Buffering is usually good, but not for SSE: Caddy's default buffering improves performance for normal HTTP responses, but it breaks streaming protocols that expect immediate delivery.

Timeouts need context: A 30-second timeout makes sense for most web requests. But streaming AI responses are fundamentally different—they're long-lived by design. Disabling timeouts for specific endpoints is the right choice when you control both ends of the connection.

Cloudflare tunnels don't break everything: I was ready to blame Cloudflare's proxy layer, but the tunnel itself handled long-running connections fine. The problem was in my reverse proxy configuration.

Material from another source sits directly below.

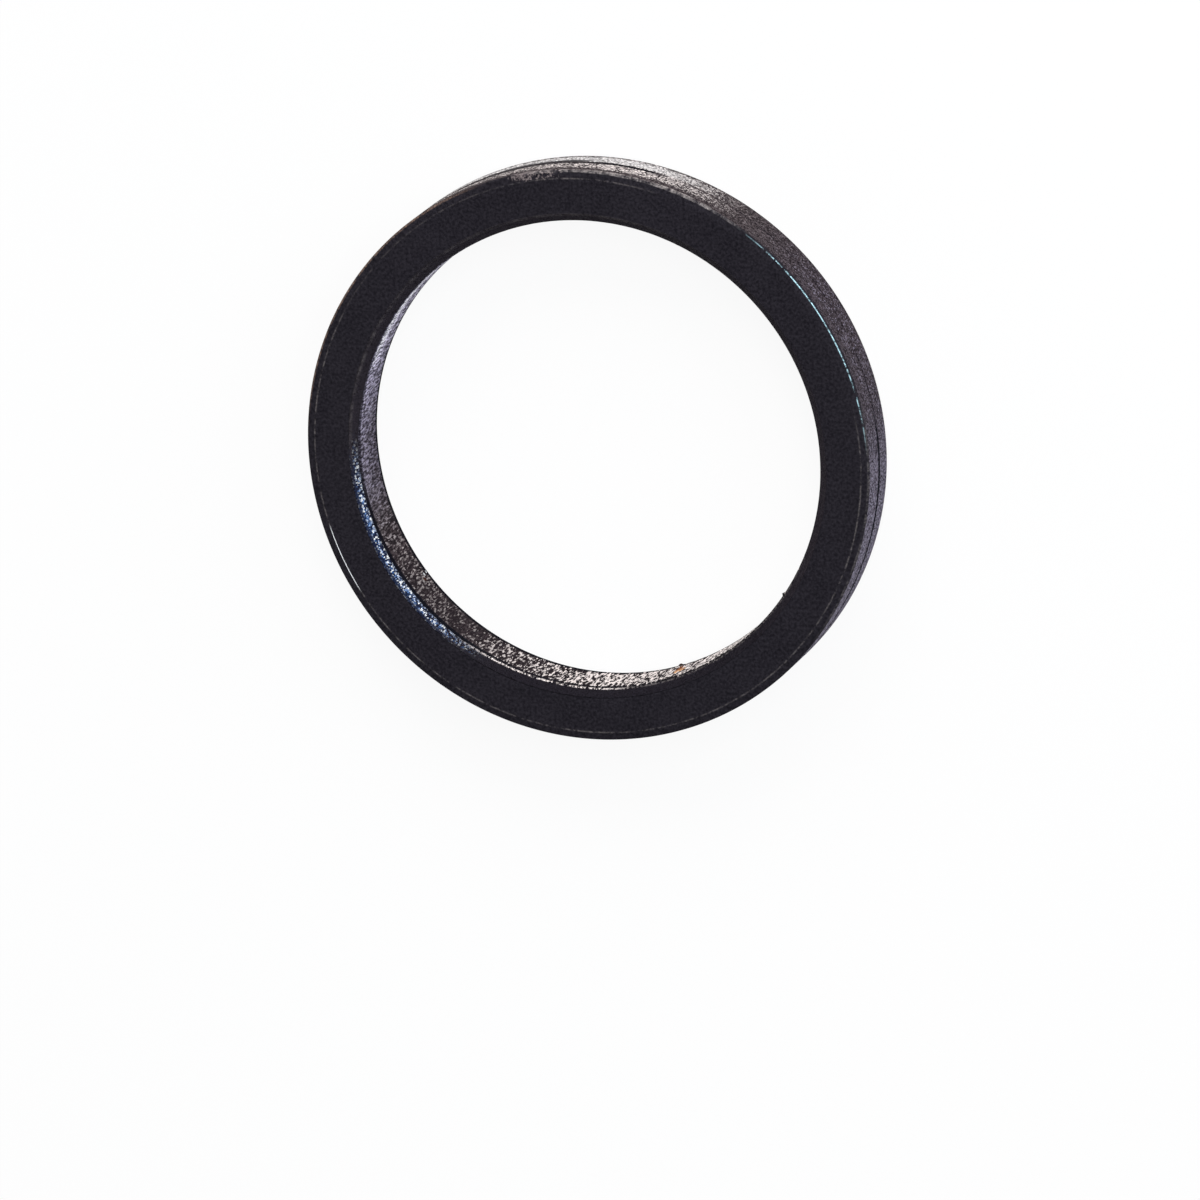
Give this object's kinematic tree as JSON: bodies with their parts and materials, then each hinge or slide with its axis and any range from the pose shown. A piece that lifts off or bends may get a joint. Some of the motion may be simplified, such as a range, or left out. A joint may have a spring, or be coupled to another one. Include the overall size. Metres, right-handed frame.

Test without layers first: When I bypassed Cloudflare and tested directly against Caddy, I immediately narrowed down where the problem was. Adding layers back one at a time confirmed the fix.

Current Configuration

My working Caddyfile for Ollama looks like this:

ollama.mydomain.com {
    reverse_proxy localhost:11434 {
        flush_interval 0
        transport http {
            read_timeout 0
            write_timeout 0
        }
    }
}

It's been stable for weeks now. I use it daily for streaming completions, and the connection stays open as long as needed.

Trade-offs I'm Aware Of

Disabling timeouts means a misbehaving client could hold a connection open indefinitely. In my case, this is acceptable because:

  • I'm the only user
  • Ollama itself will close the connection when done
  • The endpoint is behind Cloudflare Access for authentication

If I were exposing this to untrusted users, I'd need to add connection limits or idle detection at a different layer.

Key Takeaways

Streaming responses require explicit configuration in reverse proxies. The defaults are designed for request-response patterns, not long-lived connections.

When debugging timeouts, test each layer independently. Don't assume the most complex part (like Cloudflare) is the problem.

SSE and WebSocket protocols need immediate flushing and disabled timeouts. This isn't a hack—it's the correct configuration for these protocols.

Document your timeout decisions. Future me (or anyone else reading the config) needs to understand why certain values are set to zero.